Mais quand la poudre parle, le film se révèle encore plus réjouissant, riche en scènes d’action qui ne manquent pas de peps. La course poursuite contre Gasback, scène homérique, n’est pas sans rappeller Mad Max Fury Road, avec ce déluge de véhicules dans ce cadre désertique.
Madhouse a mis les moyens pour le retour attendu de Trigun, et cela se ressent. Ce cadre de western pop’ et post-apo’ n’a jamais été aussi bien mis en valeur, la ville de Macca City regorge de ruelles, de figurants, mais aussi de lieux clés comme la centrale électrique locale mais surtout cette imposante statue à l’effigie du maire, cible évidente. La grosse bourgade est ainsi un personnage comme un autre, pressentie pour être assaillie, comme dans un bon vieux western.
La réalisation mélange animation traditionnelle et effets numériques, mais le tout est parfaitement marié. Le film peut ainsi offrir des scènes parfois impressionnantes, tandis qu’il bénéficie aussi d’un soin évident dans la composition des plans, renforçant l’impact de certaines scènes, se permettant même quelques timides idées. Badlands Rumble n’est pas de la plus grande audace esthétique, mais ce qu’il offre il le propose de manière respectueuse et travaillée.
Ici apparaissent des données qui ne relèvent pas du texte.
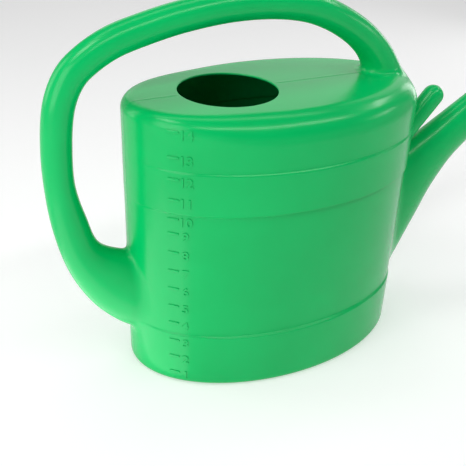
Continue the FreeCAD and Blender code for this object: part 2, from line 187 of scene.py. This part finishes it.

Le film n’est ainsi pas d’une grande prétention, n’a rien à dire de plus que sa trame, mais c’est aussi ce qui en fait sa force : une histoire rythmée au ton amusé, riche de ses personnages suffisamment éclatants. L’adaptation offre aussi un nouvel écrin à l’univers de Yasuhiro Nightow, avec une technique et une animation travaillées, une réalisation aboutie. Malgré le sable du désert, ce Trigun en long-métrage animé (hélas le dernier en date) est frais comme tout.